INFORMATION SUPPLIED —

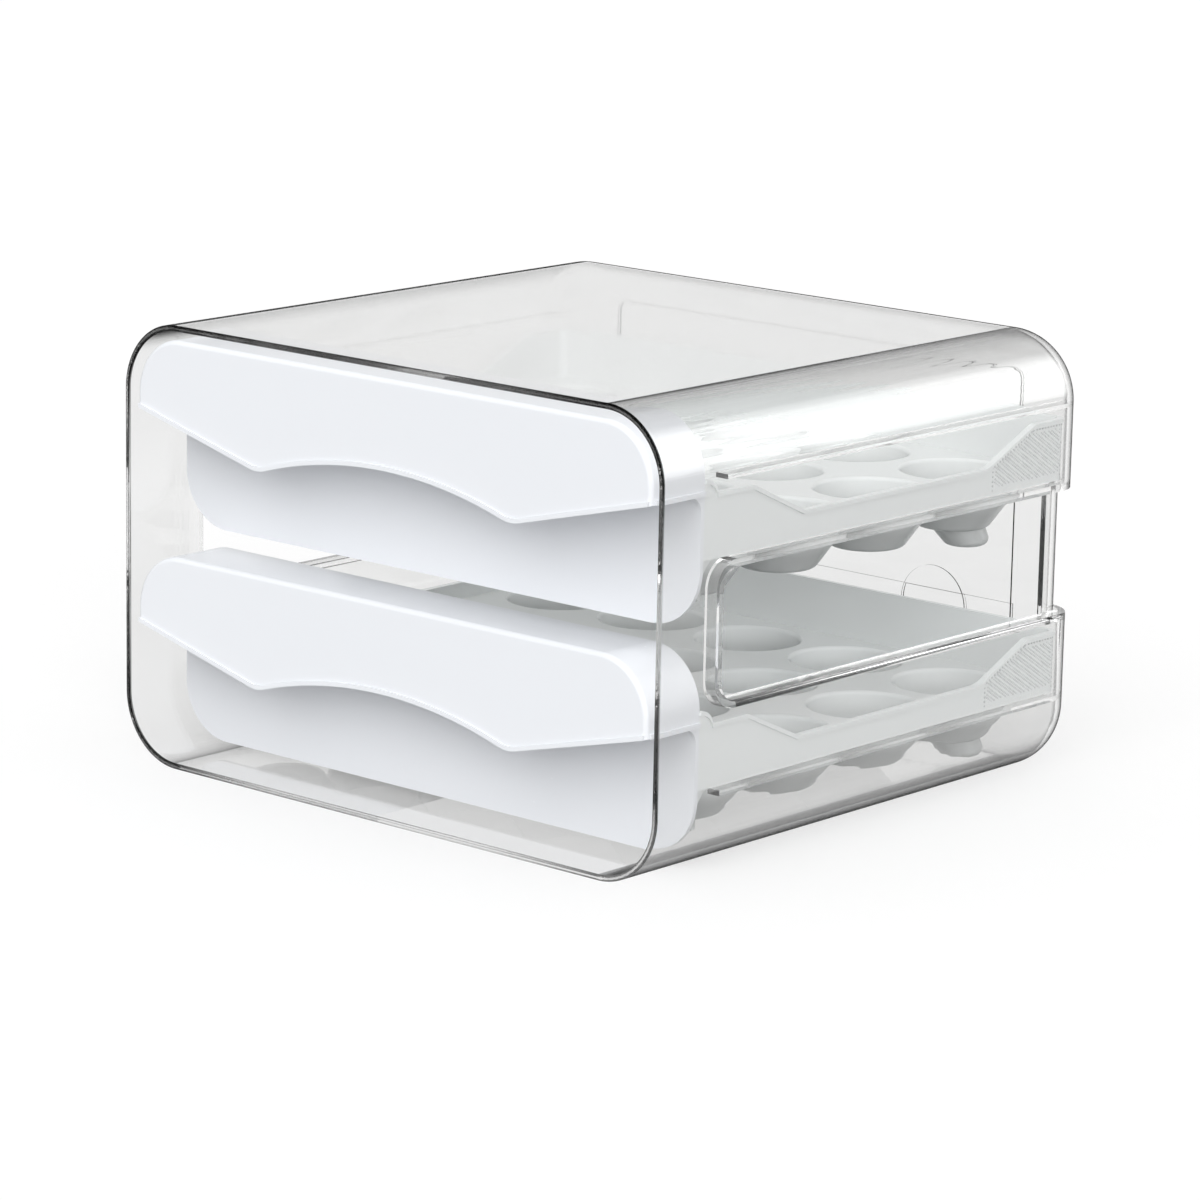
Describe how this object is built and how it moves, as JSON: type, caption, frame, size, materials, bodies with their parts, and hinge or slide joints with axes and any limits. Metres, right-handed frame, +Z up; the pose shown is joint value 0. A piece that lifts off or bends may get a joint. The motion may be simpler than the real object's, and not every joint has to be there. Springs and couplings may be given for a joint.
{
  "type": "egg storage drawer",
  "caption": "Clear open-fronted casing with side windows, holding stacked sliding egg drawers with hooded pull fronts and moulded cups.",
  "frame": {"origin": "middle of the footprint, on the surface that the casing stands on", "axes": "+X to the right across the front, +Y from the open front to the back wall, +Z up"},
  "size_m": [0.259, 0.24, 0.165],
  "materials": {
    "clear_plastic": "clear, polished",
    "white_plastic": "smooth, semi-gloss",
    "tray_plastic": "smooth, semi-gloss"
  },
  "bodies": {
    "casing": {"casing": "clear_plastic"},
    "lower_drawer": {"lower_drawer_front": "white_plastic", "lower_egg_tray": "tray_plastic"},
    "upper_drawer": {"upper_drawer_front": "white_plastic", "upper_egg_tray": "tray_plastic"}
  },
  "joints": [
    {"name": "lower_drawer_slide", "type": "slide", "parent": "casing", "child": "lower_drawer", "axis": [0, -1, 0], "range_m": [0, 0.19]},
    {"name": "upper_drawer_slide", "type": "slide", "parent": "casing", "child": "upper_drawer", "axis": [0, -1, 0], "range_m": [0, 0.19]}
  ]
}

PROBLEM TO WORK ON —
Print the whole listing again, exactly.

OUTPUT FOR THIS TASK —
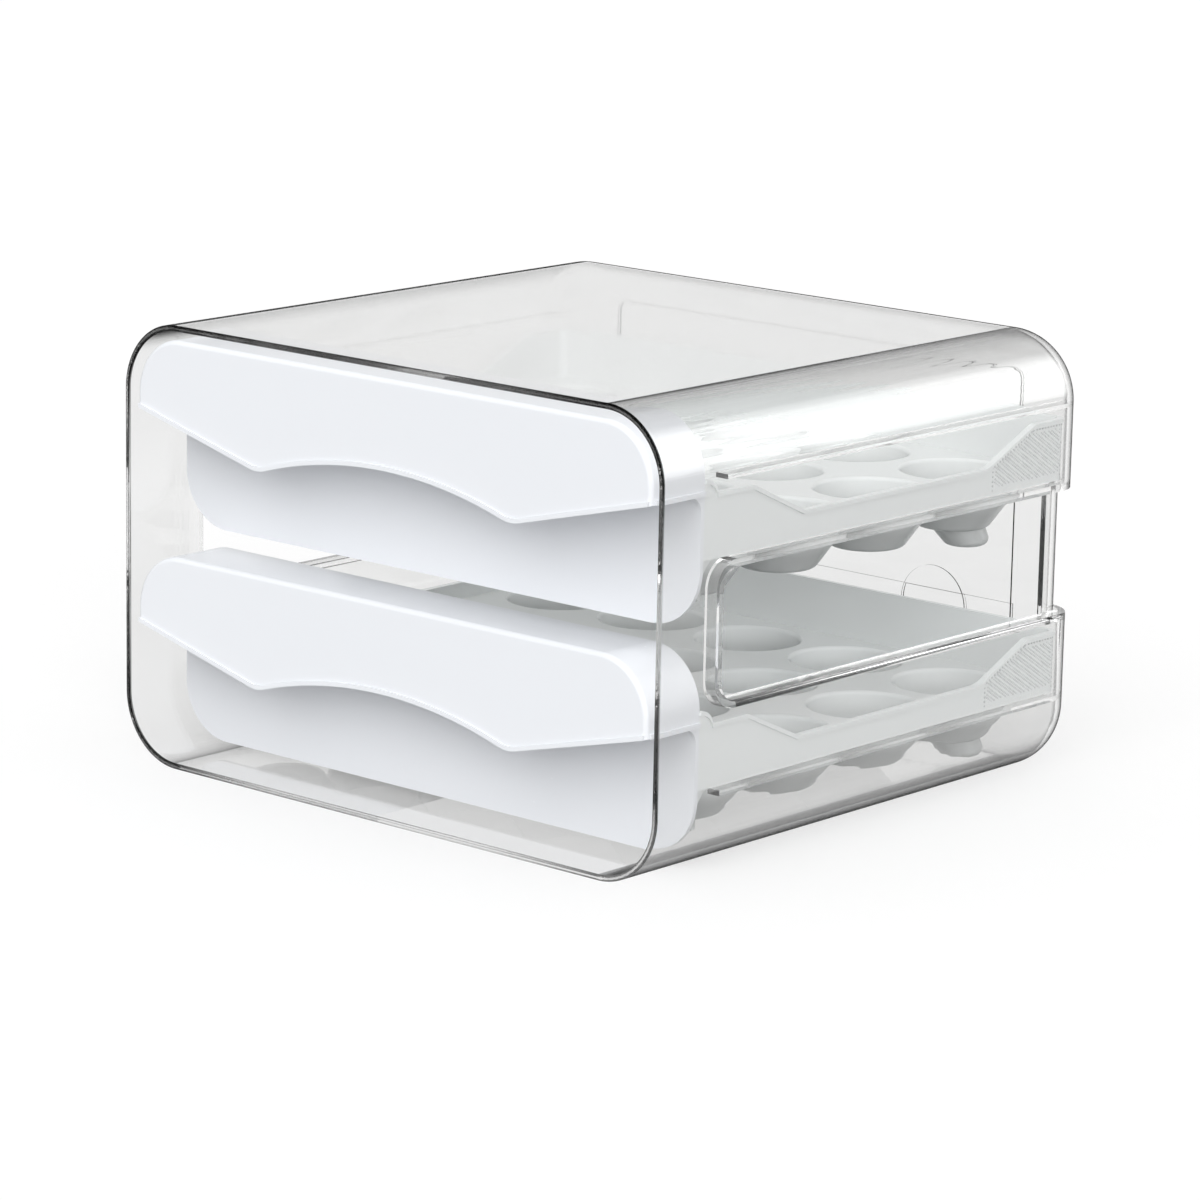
Describe how this object is built and how it moves, as JSON: type, caption, frame, size, materials, bodies with their parts, and hinge or slide joints with axes and any limits. Metres, right-handed frame, +Z up; the pose shown is joint value 0. A piece that lifts off or bends may get a joint. The motion may be simpler than the real object's, and not every joint has to be there. Springs and couplings may be given for a joint.
{
  "type": "egg storage drawer",
  "caption": "Clear open-fronted casing with side windows, holding stacked sliding egg drawers with hooded pull fronts and moulded cups.",
  "frame": {"origin": "middle of the footprint, on the surface that the casing stands on", "axes": "+X to the right across the front, +Y from the open front to the back wall, +Z up"},
  "size_m": [0.259, 0.24, 0.165],
  "materials": {
    "clear_plastic": "clear, polished",
    "white_plastic": "smooth, semi-gloss",
    "tray_plastic": "smooth, semi-gloss"
  },
  "bodies": {
    "casing": {"casing": "clear_plastic"},
    "lower_drawer": {"lower_drawer_front": "white_plastic", "lower_egg_tray": "tray_plastic"},
    "upper_drawer": {"upper_drawer_front": "white_plastic", "upper_egg_tray": "tray_plastic"}
  },
  "joints": [
    {"name": "lower_drawer_slide", "type": "slide", "parent": "casing", "child": "lower_drawer", "axis": [0, -1, 0], "range_m": [0, 0.19]},
    {"name": "upper_drawer_slide", "type": "slide", "parent": "casing", "child": "upper_drawer", "axis": [0, -1, 0], "range_m": [0, 0.19]}
  ]
}